__THE EXERCISE__:
Find the word "three" in the listing; pull out each line holding it.

[3D code data]
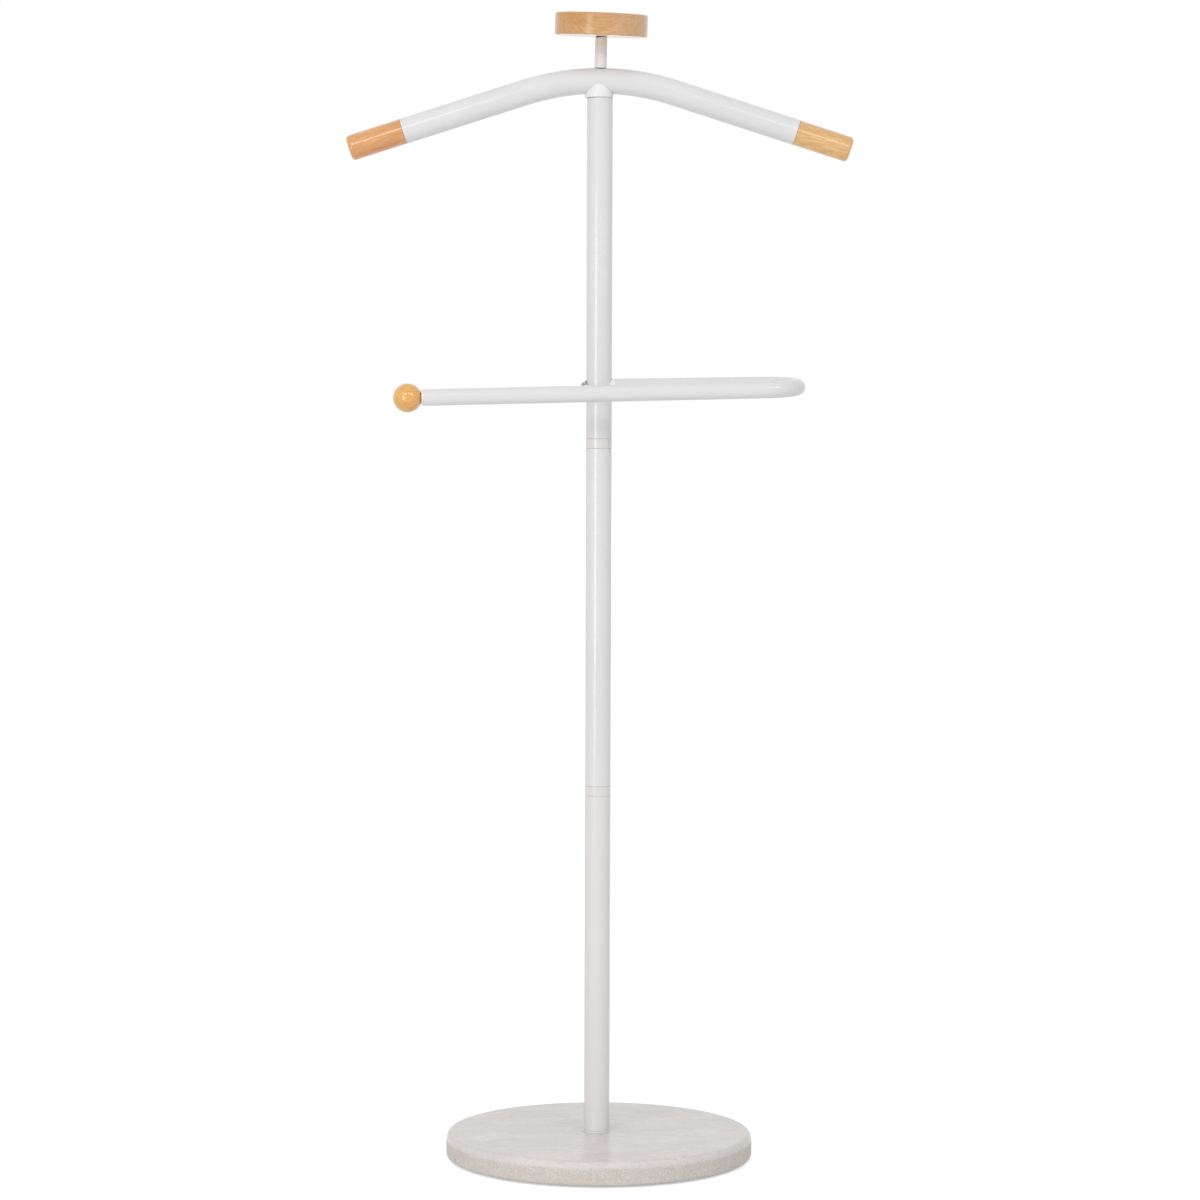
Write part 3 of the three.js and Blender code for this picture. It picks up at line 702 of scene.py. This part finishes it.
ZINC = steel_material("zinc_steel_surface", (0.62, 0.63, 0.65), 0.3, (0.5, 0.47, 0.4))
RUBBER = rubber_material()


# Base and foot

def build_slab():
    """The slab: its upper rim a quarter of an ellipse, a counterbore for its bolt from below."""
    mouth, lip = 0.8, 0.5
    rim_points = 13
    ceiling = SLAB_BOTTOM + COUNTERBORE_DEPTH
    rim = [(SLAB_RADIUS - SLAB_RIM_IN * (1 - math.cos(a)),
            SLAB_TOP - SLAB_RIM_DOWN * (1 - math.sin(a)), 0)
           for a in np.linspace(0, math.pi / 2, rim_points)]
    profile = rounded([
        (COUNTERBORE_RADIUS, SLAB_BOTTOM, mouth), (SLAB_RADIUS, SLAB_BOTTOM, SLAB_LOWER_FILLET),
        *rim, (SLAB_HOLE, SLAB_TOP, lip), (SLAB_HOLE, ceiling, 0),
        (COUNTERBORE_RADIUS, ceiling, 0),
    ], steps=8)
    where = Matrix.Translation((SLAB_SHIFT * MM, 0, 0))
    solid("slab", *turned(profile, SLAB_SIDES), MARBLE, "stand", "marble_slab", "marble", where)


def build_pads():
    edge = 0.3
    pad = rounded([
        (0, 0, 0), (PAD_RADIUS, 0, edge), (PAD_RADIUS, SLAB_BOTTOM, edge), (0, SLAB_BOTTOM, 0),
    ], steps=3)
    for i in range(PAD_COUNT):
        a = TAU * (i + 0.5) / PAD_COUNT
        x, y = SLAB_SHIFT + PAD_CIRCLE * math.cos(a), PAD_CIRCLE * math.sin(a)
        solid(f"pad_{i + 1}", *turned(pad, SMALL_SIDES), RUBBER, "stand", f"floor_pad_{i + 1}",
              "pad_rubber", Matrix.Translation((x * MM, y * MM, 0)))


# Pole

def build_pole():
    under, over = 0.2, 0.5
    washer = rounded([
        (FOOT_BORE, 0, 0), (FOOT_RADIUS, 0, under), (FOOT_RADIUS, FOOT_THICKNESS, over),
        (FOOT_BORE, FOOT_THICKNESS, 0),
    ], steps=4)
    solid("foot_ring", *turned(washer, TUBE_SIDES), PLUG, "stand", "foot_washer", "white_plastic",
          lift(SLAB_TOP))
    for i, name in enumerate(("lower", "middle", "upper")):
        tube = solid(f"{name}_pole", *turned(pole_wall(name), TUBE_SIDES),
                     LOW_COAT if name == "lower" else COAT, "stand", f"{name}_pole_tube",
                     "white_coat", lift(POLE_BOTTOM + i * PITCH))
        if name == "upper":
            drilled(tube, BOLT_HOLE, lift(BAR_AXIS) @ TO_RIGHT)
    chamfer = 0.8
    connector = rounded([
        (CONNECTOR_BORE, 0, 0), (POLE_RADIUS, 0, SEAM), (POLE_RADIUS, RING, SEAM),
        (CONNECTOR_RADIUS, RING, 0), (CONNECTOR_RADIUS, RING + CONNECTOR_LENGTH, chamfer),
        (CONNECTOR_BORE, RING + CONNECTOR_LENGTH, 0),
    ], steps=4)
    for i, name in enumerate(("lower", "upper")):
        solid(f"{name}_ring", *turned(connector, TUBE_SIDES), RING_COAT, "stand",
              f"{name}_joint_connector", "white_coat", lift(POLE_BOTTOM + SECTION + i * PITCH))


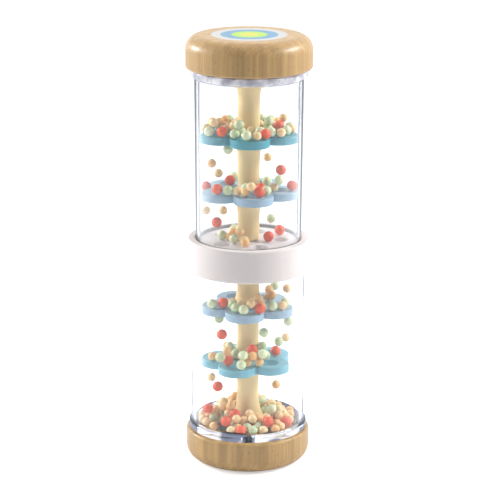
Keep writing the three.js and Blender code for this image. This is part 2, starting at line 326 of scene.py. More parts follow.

__CORRECT OUTPUT__:
Write part 3 of the three.js and Blender code for this picture. It picks up at line 702 of scene.py. This part finishes it.
Keep writing the three.js and Blender code for this image. This is part 2, starting at line 326 of scene.py. More parts follow.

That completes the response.